Exercise objective: Can you reproduce the data beneath, keeping every line exact?

»»

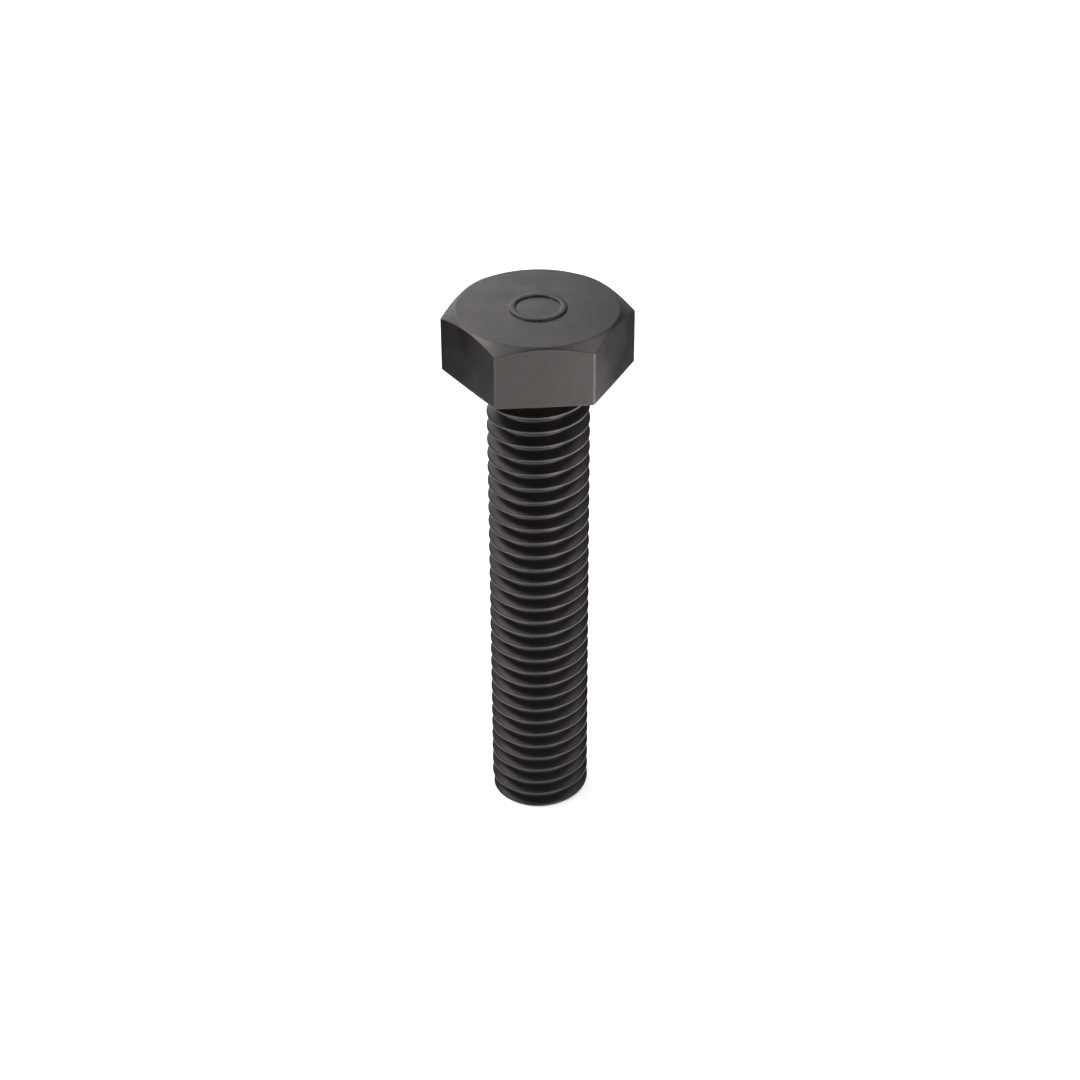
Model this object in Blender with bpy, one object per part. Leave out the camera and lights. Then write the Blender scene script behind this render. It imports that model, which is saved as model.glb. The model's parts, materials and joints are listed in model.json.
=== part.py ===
"""Hex bolt, M8 x 1.25 x 40 mm, threaded to the head.

Metres, +Z up. The origin is the centre of the flat thread end and +Z runs along the
axis towards the head, so the bearing face under the head is at Z = LENGTH. Two of the
six flats face -Y and +Y, and two corners point along -X and +X. The thread is
right-handed.

The bolt is one forged and rolled piece, so it is one object, hex_bolt. Its shape is
the union of a turned core, a swept thread ridge, a hexagonal head and a raised ring on
the head. The helpers that the Booleans use stay in the file, hidden.
"""

import math

import bmesh
import bpy

# Driving dimensions, in metres
LENGTH = 0.040  # bearing face to thread end
PITCH = 0.00125
MAJOR_D = 0.00797  # over the thread crests
ROOT_D = 0.00650  # at the bottom of the thread
THREAD_ANGLE = math.radians(60)
ACROSS_FLATS = 0.01275
HEAD_HEIGHT = 0.00496
CHAMFER_CIRCLE_D = 0.01240  # edge of the flat top of the head
HEAD_CHAMFER = math.radians(30)
NECK_D = 0.00720  # plain neck under the head
NECK_LENGTH = 0.0010
RUNOUT_LENGTH = 0.0007  # cone from the thread's root up to the neck
FILLET = 0.00050  # under the head
TIP_FLAT_D = 0.00770  # flat end of the thread
TIP_CHAMFER = math.radians(45)
RING_D = 0.00440  # raised ring on top of the head
RING_WIDTH = 0.00050
RING_HEIGHT = 0.00012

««

Solution:
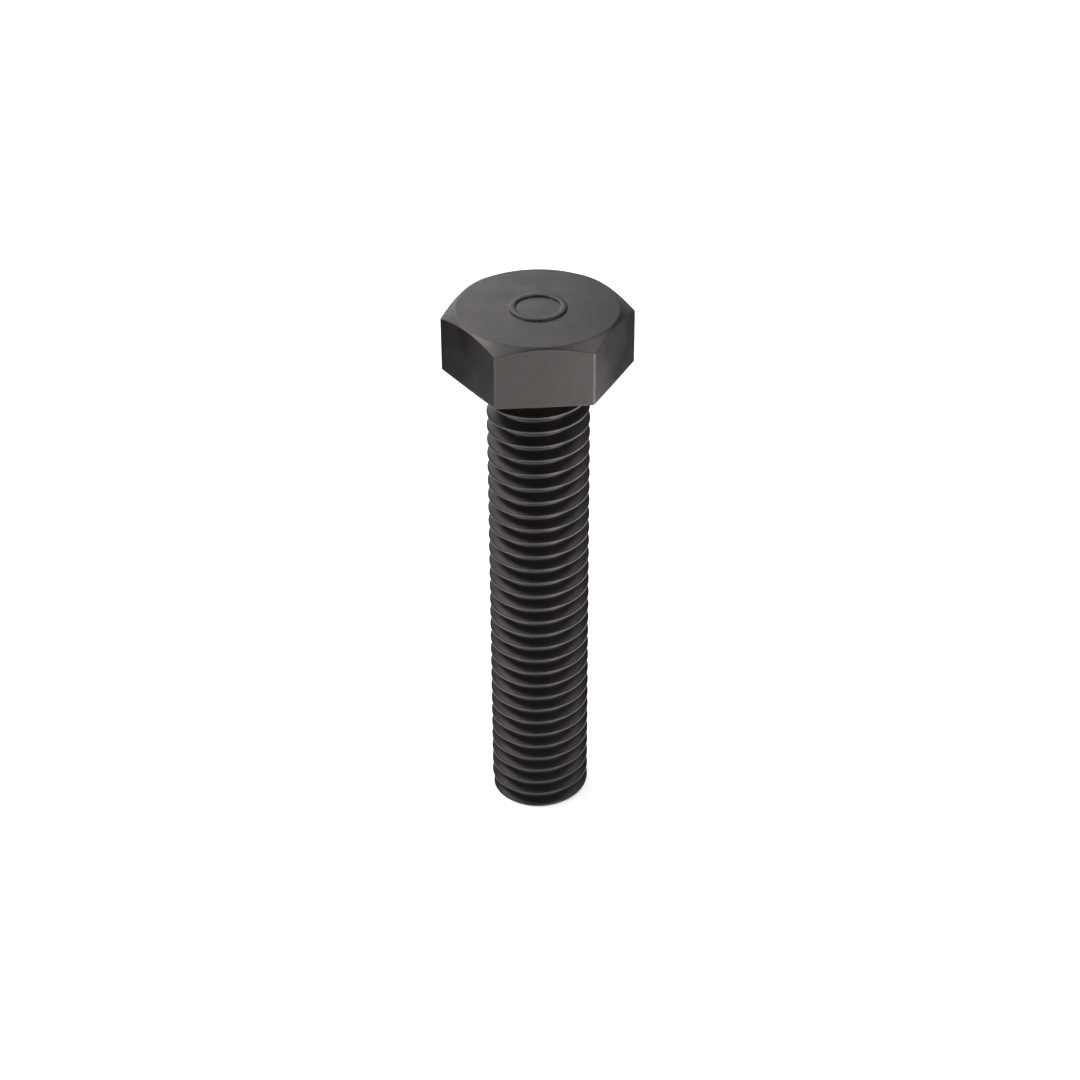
Model this object in Blender with bpy, one object per part. Leave out the camera and lights. Then write the Blender scene script behind this render. It imports that model, which is saved as model.glb. The model's parts, materials and joints are listed in model.json.
=== part.py ===
"""Hex bolt, M8 x 1.25 x 40 mm, threaded to the head.

Metres, +Z up. The origin is the centre of the flat thread end and +Z runs along the
axis towards the head, so the bearing face under the head is at Z = LENGTH. Two of the
six flats face -Y and +Y, and two corners point along -X and +X. The thread is
right-handed.

The bolt is one forged and rolled piece, so it is one object, hex_bolt. Its shape is
the union of a turned core, a swept thread ridge, a hexagonal head and a raised ring on
the head. The helpers that the Booleans use stay in the file, hidden.
"""

import math

import bmesh
import bpy

# Driving dimensions, in metres
LENGTH = 0.040  # bearing face to thread end
PITCH = 0.00125
MAJOR_D = 0.00797  # over the thread crests
ROOT_D = 0.00650  # at the bottom of the thread
THREAD_ANGLE = math.radians(60)
ACROSS_FLATS = 0.01275
HEAD_HEIGHT = 0.00496
CHAMFER_CIRCLE_D = 0.01240  # edge of the flat top of the head
HEAD_CHAMFER = math.radians(30)
NECK_D = 0.00720  # plain neck under the head
NECK_LENGTH = 0.0010
RUNOUT_LENGTH = 0.0007  # cone from the thread's root up to the neck
FILLET = 0.00050  # under the head
TIP_FLAT_D = 0.00770  # flat end of the thread
TIP_CHAMFER = math.radians(45)
RING_D = 0.00440  # raised ring on top of the head
RING_WIDTH = 0.00050
RING_HEIGHT = 0.00012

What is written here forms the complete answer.